THE TASK -> Print exactly what the entries say, line by line, from the first line down to the one with "return coil_plane.from_local_coords((across, up, -back))", inclusive.

_____

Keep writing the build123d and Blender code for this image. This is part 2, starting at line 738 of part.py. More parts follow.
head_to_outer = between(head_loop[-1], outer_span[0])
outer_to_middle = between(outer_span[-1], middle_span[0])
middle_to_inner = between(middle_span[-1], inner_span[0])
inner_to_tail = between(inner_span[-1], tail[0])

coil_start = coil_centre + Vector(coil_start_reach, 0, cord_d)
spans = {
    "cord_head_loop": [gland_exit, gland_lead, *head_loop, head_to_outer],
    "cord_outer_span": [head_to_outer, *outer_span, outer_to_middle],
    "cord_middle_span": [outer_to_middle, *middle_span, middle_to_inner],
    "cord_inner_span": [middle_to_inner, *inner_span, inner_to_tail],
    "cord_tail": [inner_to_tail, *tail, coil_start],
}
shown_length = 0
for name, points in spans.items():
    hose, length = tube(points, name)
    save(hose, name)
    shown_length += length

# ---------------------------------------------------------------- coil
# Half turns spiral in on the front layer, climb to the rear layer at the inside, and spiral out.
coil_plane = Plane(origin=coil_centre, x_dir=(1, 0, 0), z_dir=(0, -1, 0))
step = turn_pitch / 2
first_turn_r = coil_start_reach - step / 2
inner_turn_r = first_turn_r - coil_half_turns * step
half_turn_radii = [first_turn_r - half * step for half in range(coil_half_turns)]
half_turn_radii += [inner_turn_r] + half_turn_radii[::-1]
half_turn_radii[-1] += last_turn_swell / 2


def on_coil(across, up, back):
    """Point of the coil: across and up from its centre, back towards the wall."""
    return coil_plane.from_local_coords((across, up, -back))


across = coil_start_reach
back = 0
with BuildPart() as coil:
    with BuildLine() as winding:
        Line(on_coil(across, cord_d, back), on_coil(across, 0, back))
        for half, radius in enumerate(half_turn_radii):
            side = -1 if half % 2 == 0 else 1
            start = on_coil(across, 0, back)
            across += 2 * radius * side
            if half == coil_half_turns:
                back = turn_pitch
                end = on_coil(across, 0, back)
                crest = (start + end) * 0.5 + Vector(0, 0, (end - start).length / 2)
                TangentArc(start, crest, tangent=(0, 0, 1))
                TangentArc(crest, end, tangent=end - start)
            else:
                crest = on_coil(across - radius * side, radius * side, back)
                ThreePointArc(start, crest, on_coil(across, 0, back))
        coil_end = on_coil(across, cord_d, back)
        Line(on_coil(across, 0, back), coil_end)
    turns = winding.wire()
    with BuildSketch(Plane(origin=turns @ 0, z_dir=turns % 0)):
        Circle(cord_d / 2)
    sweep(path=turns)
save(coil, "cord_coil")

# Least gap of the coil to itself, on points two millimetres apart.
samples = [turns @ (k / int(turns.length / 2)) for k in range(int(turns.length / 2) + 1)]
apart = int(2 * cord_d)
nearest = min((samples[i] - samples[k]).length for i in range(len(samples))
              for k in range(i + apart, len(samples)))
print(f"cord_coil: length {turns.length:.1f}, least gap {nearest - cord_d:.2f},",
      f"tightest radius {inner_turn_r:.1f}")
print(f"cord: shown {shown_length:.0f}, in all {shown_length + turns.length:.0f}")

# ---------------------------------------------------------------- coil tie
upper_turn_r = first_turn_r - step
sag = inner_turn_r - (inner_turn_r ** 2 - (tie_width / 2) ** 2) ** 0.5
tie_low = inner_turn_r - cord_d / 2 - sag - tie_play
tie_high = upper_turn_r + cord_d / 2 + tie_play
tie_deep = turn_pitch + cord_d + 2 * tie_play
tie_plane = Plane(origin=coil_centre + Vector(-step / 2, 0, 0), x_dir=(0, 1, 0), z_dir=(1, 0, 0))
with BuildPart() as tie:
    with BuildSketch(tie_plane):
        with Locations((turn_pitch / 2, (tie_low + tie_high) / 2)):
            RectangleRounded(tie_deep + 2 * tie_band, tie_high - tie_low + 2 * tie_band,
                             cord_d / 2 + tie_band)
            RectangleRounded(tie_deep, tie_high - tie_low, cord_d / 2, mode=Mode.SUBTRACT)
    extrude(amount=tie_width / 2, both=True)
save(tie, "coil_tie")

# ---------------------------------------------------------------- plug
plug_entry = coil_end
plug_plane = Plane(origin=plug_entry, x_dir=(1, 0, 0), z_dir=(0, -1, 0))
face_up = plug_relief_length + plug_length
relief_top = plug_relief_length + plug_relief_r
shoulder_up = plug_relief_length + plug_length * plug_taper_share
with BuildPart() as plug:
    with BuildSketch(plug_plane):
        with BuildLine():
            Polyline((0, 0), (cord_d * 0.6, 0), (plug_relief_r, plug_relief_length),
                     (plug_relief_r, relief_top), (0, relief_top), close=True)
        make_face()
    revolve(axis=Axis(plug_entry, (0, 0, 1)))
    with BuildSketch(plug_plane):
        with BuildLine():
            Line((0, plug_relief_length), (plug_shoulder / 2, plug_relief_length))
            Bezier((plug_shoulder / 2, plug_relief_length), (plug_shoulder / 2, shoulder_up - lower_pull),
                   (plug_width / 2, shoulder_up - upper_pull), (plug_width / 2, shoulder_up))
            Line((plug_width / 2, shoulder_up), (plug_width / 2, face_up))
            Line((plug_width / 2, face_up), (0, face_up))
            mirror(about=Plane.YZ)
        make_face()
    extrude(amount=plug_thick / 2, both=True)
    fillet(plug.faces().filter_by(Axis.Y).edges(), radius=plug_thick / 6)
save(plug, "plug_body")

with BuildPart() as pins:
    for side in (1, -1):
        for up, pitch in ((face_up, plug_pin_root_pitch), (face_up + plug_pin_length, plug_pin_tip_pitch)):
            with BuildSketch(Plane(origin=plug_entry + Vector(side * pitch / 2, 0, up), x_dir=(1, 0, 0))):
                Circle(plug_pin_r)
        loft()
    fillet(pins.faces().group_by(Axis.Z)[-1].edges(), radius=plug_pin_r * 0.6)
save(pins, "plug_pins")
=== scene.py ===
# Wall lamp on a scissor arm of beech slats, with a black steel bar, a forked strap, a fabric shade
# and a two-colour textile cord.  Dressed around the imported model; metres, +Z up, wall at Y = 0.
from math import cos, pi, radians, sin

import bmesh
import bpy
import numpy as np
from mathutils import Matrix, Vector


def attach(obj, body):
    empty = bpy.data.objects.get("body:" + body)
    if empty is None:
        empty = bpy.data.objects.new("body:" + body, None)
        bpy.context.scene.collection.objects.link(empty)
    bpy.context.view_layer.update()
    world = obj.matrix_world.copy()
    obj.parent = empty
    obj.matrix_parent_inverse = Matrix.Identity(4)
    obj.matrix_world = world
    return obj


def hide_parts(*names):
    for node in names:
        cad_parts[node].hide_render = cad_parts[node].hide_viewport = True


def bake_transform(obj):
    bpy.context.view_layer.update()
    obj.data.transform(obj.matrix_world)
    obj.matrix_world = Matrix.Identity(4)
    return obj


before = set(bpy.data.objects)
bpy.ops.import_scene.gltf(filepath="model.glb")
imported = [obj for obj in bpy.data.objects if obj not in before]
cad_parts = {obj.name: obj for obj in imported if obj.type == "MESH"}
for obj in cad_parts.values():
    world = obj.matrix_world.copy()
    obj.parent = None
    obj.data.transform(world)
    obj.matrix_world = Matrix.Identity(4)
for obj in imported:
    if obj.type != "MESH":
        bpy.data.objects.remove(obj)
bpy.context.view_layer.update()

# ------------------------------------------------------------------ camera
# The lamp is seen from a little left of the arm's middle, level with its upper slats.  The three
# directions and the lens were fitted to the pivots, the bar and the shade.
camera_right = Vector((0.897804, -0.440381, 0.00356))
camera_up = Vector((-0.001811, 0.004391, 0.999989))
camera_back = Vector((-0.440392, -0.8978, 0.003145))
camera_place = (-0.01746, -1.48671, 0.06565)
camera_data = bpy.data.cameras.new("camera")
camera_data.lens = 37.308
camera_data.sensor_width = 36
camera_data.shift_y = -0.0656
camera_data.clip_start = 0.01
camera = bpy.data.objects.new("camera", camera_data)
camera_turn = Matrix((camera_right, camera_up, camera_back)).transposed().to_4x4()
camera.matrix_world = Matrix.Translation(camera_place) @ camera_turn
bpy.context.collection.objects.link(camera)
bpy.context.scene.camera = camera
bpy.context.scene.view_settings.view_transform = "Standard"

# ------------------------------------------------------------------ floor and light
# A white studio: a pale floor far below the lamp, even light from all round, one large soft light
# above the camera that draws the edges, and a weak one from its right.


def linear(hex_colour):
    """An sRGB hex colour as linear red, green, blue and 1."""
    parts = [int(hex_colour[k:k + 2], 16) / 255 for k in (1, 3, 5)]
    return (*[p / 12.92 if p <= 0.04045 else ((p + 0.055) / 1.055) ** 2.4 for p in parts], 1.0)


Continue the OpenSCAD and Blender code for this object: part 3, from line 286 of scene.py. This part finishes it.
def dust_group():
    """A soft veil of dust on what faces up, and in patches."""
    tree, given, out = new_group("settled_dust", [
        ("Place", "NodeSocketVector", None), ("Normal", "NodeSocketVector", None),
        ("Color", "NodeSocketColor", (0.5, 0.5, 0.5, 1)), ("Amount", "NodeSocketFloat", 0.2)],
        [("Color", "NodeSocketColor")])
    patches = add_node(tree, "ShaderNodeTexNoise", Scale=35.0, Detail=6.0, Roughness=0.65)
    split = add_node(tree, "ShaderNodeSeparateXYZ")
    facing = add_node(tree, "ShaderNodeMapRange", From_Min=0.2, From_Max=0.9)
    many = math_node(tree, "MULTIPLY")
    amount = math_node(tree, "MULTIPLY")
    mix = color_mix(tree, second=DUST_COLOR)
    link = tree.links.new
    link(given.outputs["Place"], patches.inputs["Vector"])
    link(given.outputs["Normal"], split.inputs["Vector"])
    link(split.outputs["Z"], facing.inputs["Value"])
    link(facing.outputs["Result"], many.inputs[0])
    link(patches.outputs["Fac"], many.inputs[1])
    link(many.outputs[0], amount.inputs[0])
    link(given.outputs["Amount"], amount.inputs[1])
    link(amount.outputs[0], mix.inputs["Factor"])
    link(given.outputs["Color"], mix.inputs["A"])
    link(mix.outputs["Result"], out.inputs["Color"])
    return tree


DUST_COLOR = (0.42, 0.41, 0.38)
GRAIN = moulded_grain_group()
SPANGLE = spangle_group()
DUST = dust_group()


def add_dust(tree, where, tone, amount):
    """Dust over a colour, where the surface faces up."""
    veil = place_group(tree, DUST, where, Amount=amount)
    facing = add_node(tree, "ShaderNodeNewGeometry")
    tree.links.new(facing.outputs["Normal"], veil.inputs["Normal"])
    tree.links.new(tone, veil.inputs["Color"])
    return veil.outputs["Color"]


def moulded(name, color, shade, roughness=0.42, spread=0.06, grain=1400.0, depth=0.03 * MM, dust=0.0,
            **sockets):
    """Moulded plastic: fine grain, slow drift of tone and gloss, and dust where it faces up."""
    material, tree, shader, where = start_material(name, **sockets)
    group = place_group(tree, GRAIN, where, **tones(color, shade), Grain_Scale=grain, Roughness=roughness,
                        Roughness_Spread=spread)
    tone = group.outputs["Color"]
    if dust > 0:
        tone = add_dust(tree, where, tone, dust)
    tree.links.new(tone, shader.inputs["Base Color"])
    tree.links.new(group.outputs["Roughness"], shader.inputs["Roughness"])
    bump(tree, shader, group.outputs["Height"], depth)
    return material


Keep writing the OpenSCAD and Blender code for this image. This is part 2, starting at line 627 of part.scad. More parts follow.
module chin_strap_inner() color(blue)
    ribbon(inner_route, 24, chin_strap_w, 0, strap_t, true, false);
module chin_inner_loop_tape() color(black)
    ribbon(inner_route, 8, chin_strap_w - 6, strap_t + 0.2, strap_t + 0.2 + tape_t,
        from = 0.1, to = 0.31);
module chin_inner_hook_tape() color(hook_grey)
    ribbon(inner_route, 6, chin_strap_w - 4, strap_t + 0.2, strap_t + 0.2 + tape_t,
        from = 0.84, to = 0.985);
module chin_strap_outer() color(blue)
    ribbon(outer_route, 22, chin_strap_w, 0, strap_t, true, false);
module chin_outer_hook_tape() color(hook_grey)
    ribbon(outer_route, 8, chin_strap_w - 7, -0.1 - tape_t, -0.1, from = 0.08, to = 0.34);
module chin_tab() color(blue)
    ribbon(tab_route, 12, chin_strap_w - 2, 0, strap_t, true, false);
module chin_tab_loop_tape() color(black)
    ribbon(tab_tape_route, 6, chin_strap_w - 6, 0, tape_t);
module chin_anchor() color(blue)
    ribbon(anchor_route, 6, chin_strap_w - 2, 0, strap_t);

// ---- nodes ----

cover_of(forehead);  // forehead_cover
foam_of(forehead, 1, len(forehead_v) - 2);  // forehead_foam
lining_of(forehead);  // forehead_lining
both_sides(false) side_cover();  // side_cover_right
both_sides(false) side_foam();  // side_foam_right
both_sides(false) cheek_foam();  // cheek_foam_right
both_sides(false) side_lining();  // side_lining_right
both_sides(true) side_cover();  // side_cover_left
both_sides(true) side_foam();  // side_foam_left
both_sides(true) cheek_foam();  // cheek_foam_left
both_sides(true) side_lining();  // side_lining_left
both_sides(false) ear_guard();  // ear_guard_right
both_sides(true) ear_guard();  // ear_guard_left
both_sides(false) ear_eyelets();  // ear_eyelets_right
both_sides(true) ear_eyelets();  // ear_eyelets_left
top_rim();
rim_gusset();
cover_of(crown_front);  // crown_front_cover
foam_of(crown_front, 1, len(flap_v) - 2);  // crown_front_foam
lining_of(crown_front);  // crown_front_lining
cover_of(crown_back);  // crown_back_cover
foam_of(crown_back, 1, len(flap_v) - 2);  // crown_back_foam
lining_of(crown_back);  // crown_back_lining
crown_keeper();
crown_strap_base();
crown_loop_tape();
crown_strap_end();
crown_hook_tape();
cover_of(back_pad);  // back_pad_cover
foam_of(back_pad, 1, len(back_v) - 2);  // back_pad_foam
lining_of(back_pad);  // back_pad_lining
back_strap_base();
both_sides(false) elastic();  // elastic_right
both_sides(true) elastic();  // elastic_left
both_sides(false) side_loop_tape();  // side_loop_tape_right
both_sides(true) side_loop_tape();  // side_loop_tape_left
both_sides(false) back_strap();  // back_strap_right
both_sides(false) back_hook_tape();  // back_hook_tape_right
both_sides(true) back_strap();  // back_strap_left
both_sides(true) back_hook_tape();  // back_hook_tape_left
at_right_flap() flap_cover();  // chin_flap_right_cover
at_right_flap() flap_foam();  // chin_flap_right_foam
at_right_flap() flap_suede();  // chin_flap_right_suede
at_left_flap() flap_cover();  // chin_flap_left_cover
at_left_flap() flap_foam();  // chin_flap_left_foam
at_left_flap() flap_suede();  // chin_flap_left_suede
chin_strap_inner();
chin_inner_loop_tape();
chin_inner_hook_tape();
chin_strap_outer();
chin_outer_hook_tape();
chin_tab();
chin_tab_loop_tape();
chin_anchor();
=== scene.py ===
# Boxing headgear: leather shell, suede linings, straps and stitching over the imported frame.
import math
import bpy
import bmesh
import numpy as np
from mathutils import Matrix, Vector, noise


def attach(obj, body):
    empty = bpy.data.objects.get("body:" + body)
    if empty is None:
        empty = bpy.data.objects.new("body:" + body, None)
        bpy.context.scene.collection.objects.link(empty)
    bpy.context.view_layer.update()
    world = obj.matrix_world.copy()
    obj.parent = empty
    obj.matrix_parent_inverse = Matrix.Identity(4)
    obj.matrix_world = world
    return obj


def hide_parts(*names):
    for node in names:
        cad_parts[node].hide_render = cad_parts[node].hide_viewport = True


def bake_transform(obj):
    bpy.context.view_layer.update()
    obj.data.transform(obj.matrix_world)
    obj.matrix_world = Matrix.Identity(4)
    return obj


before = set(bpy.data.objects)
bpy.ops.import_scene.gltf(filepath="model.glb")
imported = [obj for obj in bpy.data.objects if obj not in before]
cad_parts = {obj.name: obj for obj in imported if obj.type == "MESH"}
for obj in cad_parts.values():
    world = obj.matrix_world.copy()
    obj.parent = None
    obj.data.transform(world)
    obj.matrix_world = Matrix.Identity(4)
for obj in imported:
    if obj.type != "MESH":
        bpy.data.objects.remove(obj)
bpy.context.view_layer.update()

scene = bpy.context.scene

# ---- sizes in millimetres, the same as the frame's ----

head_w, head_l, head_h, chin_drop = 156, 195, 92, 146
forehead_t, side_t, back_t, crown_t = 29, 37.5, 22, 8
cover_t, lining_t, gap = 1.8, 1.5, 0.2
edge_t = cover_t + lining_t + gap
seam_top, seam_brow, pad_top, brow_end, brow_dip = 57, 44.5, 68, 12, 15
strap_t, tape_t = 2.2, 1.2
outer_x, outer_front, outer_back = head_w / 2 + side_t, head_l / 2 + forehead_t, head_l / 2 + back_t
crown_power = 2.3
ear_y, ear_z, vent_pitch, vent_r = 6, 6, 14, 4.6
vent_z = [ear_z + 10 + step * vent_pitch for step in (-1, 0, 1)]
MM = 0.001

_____

COMPLETE RESPONSE ->
Keep writing the build123d and Blender code for this image. This is part 2, starting at line 738 of part.py. More parts follow.
head_to_outer = between(head_loop[-1], outer_span[0])
outer_to_middle = between(outer_span[-1], middle_span[0])
middle_to_inner = between(middle_span[-1], inner_span[0])
inner_to_tail = between(inner_span[-1], tail[0])

coil_start = coil_centre + Vector(coil_start_reach, 0, cord_d)
spans = {
    "cord_head_loop": [gland_exit, gland_lead, *head_loop, head_to_outer],
    "cord_outer_span": [head_to_outer, *outer_span, outer_to_middle],
    "cord_middle_span": [outer_to_middle, *middle_span, middle_to_inner],
    "cord_inner_span": [middle_to_inner, *inner_span, inner_to_tail],
    "cord_tail": [inner_to_tail, *tail, coil_start],
}
shown_length = 0
for name, points in spans.items():
    hose, length = tube(points, name)
    save(hose, name)
    shown_length += length

# ---------------------------------------------------------------- coil
# Half turns spiral in on the front layer, climb to the rear layer at the inside, and spiral out.
coil_plane = Plane(origin=coil_centre, x_dir=(1, 0, 0), z_dir=(0, -1, 0))
step = turn_pitch / 2
first_turn_r = coil_start_reach - step / 2
inner_turn_r = first_turn_r - coil_half_turns * step
half_turn_radii = [first_turn_r - half * step for half in range(coil_half_turns)]
half_turn_radii += [inner_turn_r] + half_turn_radii[::-1]
half_turn_radii[-1] += last_turn_swell / 2


def on_coil(across, up, back):
    """Point of the coil: across and up from its centre, back towards the wall."""
    return coil_plane.from_local_coords((across, up, -back))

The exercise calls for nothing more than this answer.